>> Begin Material provided

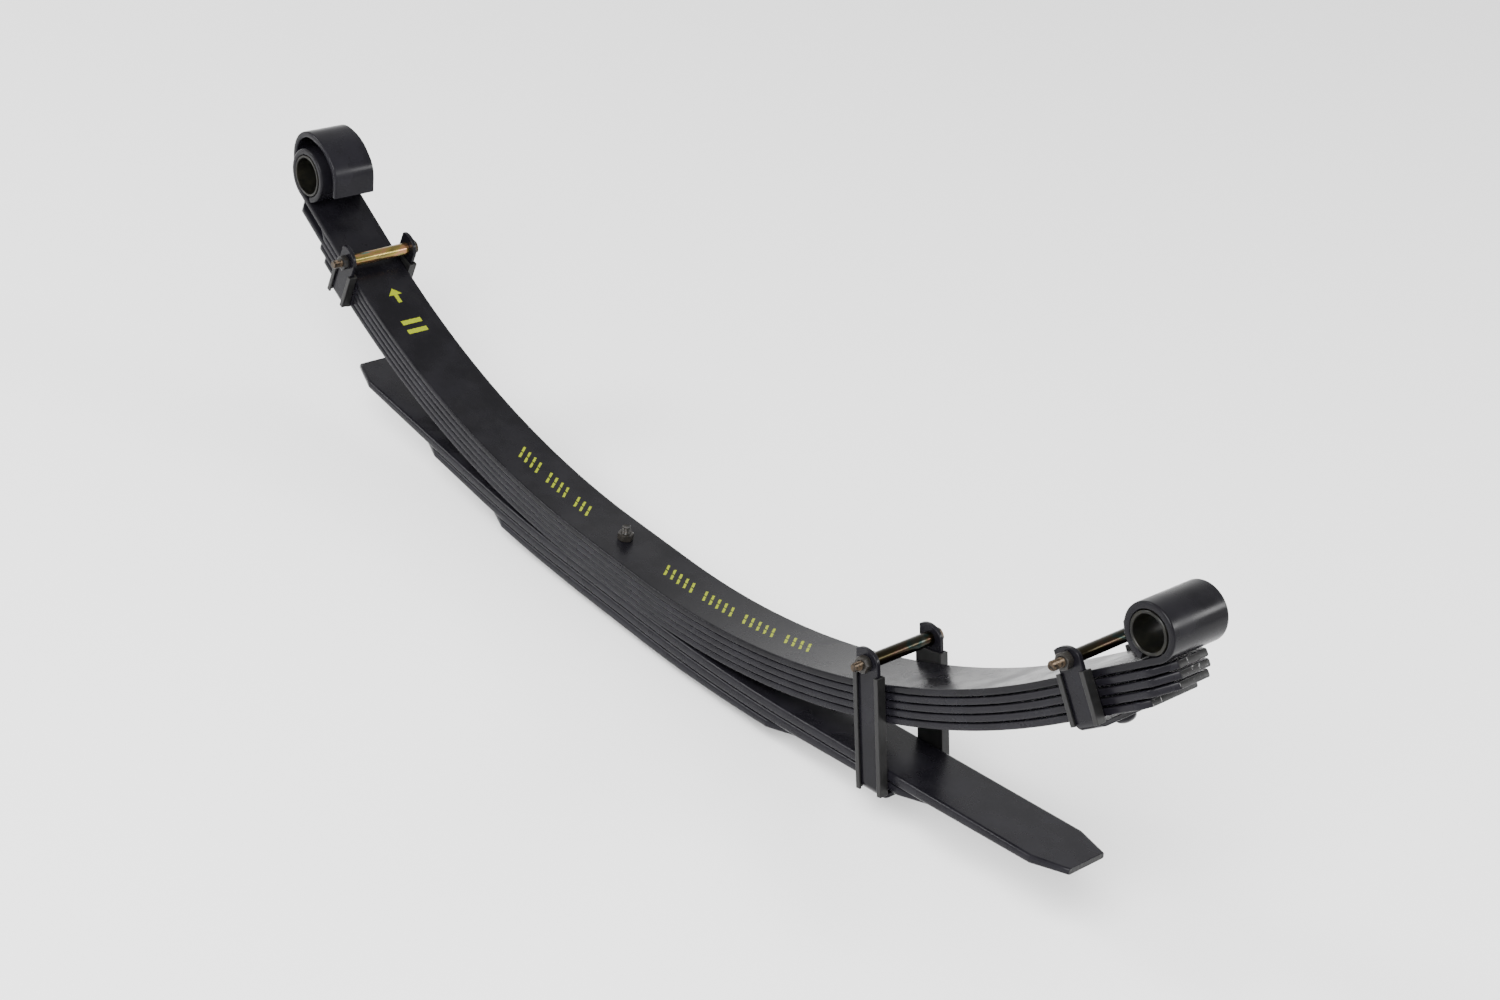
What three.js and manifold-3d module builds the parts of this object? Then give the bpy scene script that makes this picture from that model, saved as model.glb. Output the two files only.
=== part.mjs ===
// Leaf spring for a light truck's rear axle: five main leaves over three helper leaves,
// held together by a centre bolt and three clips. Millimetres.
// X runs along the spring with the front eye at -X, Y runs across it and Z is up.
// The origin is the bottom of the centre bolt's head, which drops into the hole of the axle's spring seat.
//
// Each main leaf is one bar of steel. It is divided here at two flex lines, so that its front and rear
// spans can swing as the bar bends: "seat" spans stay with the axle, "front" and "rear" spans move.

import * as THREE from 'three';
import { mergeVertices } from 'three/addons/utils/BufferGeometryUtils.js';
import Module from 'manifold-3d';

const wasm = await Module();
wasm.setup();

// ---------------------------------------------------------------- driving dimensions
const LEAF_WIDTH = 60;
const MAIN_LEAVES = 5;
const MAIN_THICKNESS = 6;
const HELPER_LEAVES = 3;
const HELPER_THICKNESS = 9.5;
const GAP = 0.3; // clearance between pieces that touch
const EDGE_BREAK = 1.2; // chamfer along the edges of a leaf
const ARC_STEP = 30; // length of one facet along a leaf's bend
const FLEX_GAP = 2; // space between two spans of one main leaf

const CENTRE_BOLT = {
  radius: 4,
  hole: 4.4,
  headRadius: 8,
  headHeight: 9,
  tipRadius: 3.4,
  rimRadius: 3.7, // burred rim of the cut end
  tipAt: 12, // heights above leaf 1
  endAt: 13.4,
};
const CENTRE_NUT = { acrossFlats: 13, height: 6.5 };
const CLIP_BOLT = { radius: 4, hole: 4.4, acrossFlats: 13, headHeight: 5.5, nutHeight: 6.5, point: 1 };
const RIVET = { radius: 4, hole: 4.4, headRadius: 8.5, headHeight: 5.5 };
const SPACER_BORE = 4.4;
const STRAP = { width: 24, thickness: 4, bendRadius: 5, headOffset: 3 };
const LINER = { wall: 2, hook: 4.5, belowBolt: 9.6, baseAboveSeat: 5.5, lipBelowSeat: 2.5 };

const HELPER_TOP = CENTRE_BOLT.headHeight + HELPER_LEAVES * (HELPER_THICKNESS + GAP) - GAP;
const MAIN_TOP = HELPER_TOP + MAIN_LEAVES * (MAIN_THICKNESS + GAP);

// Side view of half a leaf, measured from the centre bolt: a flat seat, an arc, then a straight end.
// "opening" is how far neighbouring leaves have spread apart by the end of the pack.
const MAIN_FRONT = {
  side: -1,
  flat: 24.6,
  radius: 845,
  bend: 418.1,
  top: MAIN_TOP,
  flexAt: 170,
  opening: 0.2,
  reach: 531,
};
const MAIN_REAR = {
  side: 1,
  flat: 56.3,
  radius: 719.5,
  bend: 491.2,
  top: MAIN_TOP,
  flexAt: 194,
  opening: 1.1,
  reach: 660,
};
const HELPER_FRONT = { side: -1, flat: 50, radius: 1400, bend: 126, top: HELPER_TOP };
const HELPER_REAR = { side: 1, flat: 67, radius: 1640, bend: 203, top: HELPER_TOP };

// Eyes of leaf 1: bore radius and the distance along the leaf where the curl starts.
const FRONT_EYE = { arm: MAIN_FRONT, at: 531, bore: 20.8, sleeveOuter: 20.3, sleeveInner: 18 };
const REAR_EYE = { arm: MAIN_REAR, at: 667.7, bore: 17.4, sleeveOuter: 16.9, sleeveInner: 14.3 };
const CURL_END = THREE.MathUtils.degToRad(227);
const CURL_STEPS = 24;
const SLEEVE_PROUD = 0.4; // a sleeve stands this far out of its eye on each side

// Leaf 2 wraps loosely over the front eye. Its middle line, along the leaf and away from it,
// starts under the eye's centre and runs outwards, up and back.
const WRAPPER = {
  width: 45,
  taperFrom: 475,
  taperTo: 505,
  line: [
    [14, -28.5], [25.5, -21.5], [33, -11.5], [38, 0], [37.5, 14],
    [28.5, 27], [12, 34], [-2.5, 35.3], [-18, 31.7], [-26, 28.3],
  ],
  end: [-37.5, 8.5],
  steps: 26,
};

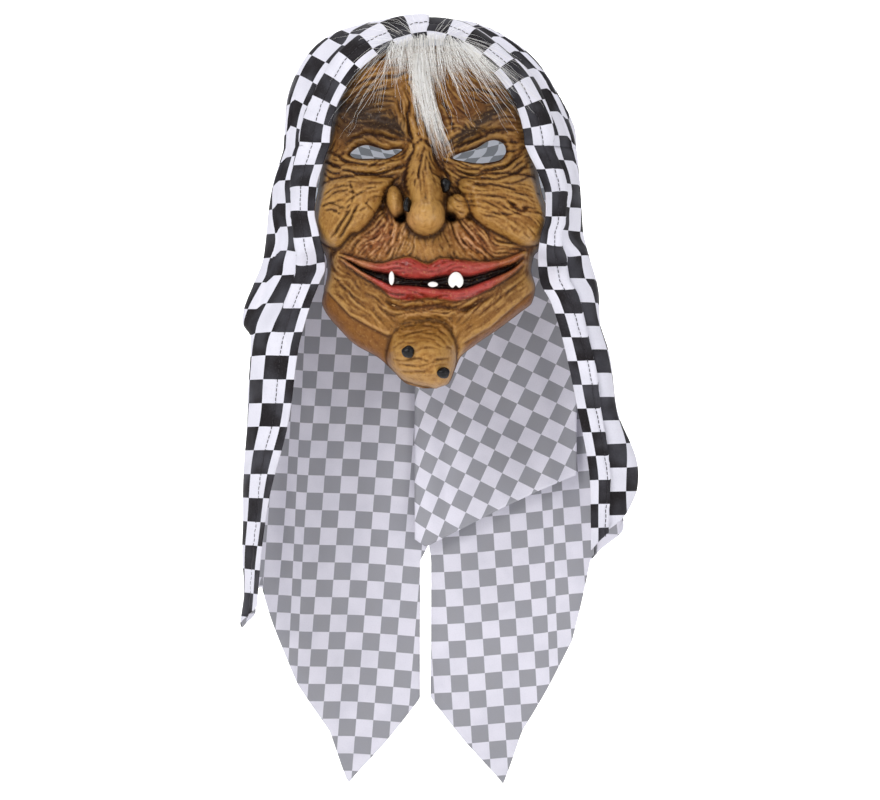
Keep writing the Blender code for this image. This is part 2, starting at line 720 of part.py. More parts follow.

>> End Material provided

Do this - Repeat the whole listing exactly, keeping every line intact.

Response -
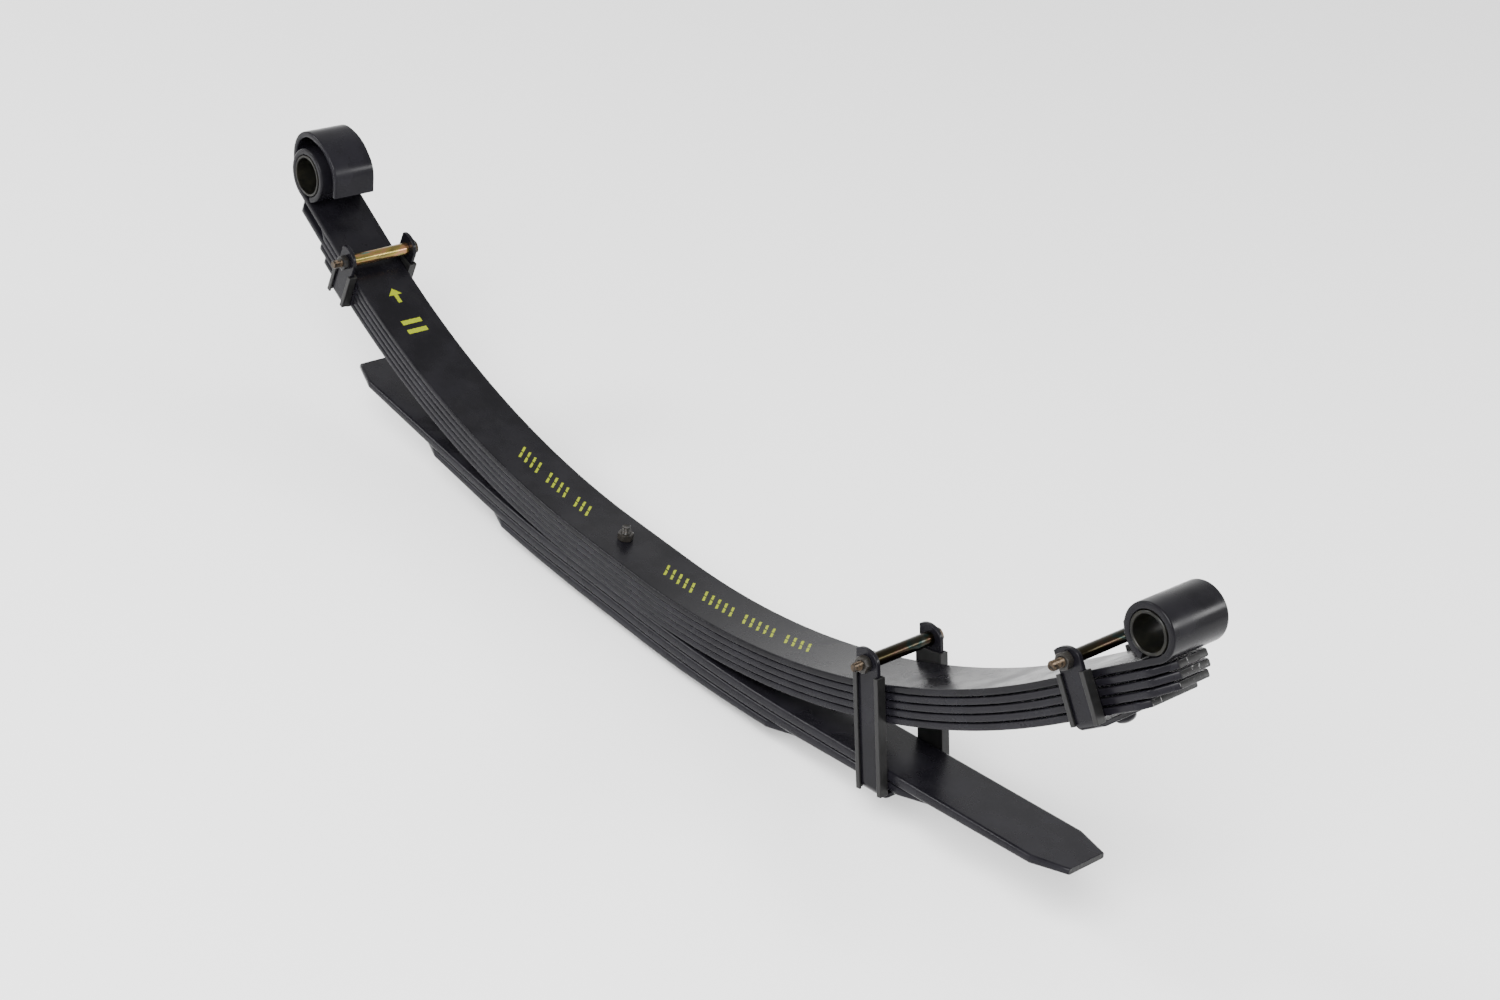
What three.js and manifold-3d module builds the parts of this object? Then give the bpy scene script that makes this picture from that model, saved as model.glb. Output the two files only.
=== part.mjs ===
// Leaf spring for a light truck's rear axle: five main leaves over three helper leaves,
// held together by a centre bolt and three clips. Millimetres.
// X runs along the spring with the front eye at -X, Y runs across it and Z is up.
// The origin is the bottom of the centre bolt's head, which drops into the hole of the axle's spring seat.
//
// Each main leaf is one bar of steel. It is divided here at two flex lines, so that its front and rear
// spans can swing as the bar bends: "seat" spans stay with the axle, "front" and "rear" spans move.

import * as THREE from 'three';
import { mergeVertices } from 'three/addons/utils/BufferGeometryUtils.js';
import Module from 'manifold-3d';

const wasm = await Module();
wasm.setup();

// ---------------------------------------------------------------- driving dimensions
const LEAF_WIDTH = 60;
const MAIN_LEAVES = 5;
const MAIN_THICKNESS = 6;
const HELPER_LEAVES = 3;
const HELPER_THICKNESS = 9.5;
const GAP = 0.3; // clearance between pieces that touch
const EDGE_BREAK = 1.2; // chamfer along the edges of a leaf
const ARC_STEP = 30; // length of one facet along a leaf's bend
const FLEX_GAP = 2; // space between two spans of one main leaf

const CENTRE_BOLT = {
  radius: 4,
  hole: 4.4,
  headRadius: 8,
  headHeight: 9,
  tipRadius: 3.4,
  rimRadius: 3.7, // burred rim of the cut end
  tipAt: 12, // heights above leaf 1
  endAt: 13.4,
};
const CENTRE_NUT = { acrossFlats: 13, height: 6.5 };
const CLIP_BOLT = { radius: 4, hole: 4.4, acrossFlats: 13, headHeight: 5.5, nutHeight: 6.5, point: 1 };
const RIVET = { radius: 4, hole: 4.4, headRadius: 8.5, headHeight: 5.5 };
const SPACER_BORE = 4.4;
const STRAP = { width: 24, thickness: 4, bendRadius: 5, headOffset: 3 };
const LINER = { wall: 2, hook: 4.5, belowBolt: 9.6, baseAboveSeat: 5.5, lipBelowSeat: 2.5 };

const HELPER_TOP = CENTRE_BOLT.headHeight + HELPER_LEAVES * (HELPER_THICKNESS + GAP) - GAP;
const MAIN_TOP = HELPER_TOP + MAIN_LEAVES * (MAIN_THICKNESS + GAP);

// Side view of half a leaf, measured from the centre bolt: a flat seat, an arc, then a straight end.
// "opening" is how far neighbouring leaves have spread apart by the end of the pack.
const MAIN_FRONT = {
  side: -1,
  flat: 24.6,
  radius: 845,
  bend: 418.1,
  top: MAIN_TOP,
  flexAt: 170,
  opening: 0.2,
  reach: 531,
};
const MAIN_REAR = {
  side: 1,
  flat: 56.3,
  radius: 719.5,
  bend: 491.2,
  top: MAIN_TOP,
  flexAt: 194,
  opening: 1.1,
  reach: 660,
};
const HELPER_FRONT = { side: -1, flat: 50, radius: 1400, bend: 126, top: HELPER_TOP };
const HELPER_REAR = { side: 1, flat: 67, radius: 1640, bend: 203, top: HELPER_TOP };

// Eyes of leaf 1: bore radius and the distance along the leaf where the curl starts.
const FRONT_EYE = { arm: MAIN_FRONT, at: 531, bore: 20.8, sleeveOuter: 20.3, sleeveInner: 18 };
const REAR_EYE = { arm: MAIN_REAR, at: 667.7, bore: 17.4, sleeveOuter: 16.9, sleeveInner: 14.3 };
const CURL_END = THREE.MathUtils.degToRad(227);
const CURL_STEPS = 24;
const SLEEVE_PROUD = 0.4; // a sleeve stands this far out of its eye on each side

// Leaf 2 wraps loosely over the front eye. Its middle line, along the leaf and away from it,
// starts under the eye's centre and runs outwards, up and back.
const WRAPPER = {
  width: 45,
  taperFrom: 475,
  taperTo: 505,
  line: [
    [14, -28.5], [25.5, -21.5], [33, -11.5], [38, 0], [37.5, 14],
    [28.5, 27], [12, 34], [-2.5, 35.3], [-18, 31.7], [-26, 28.3],
  ],
  end: [-37.5, 8.5],
  steps: 26,
};

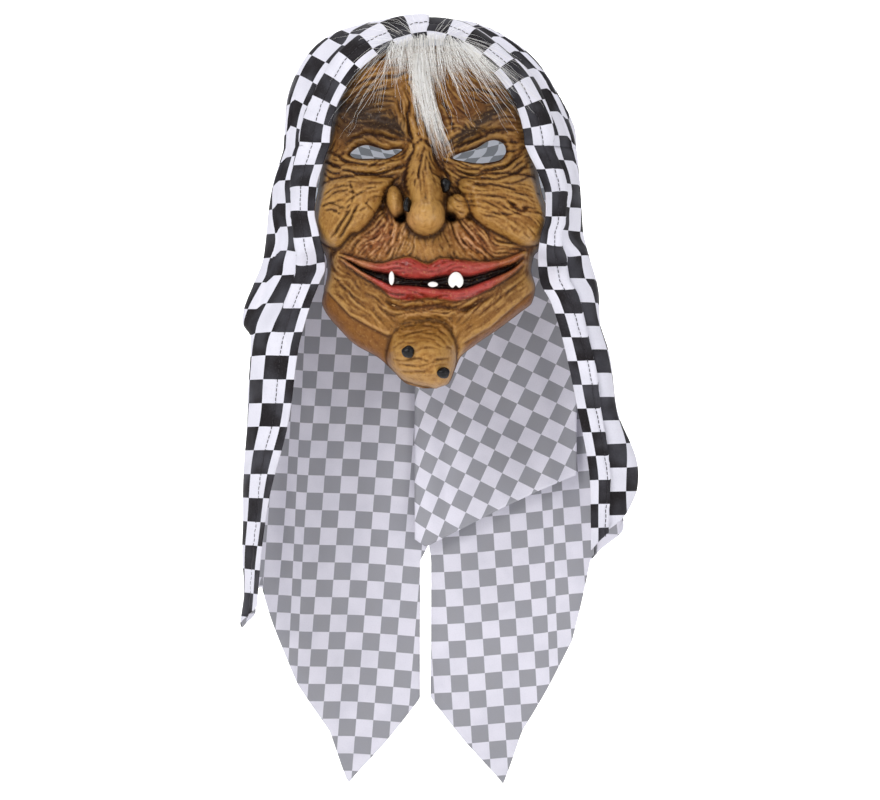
Keep writing the Blender code for this image. This is part 2, starting at line 720 of part.py. More parts follow.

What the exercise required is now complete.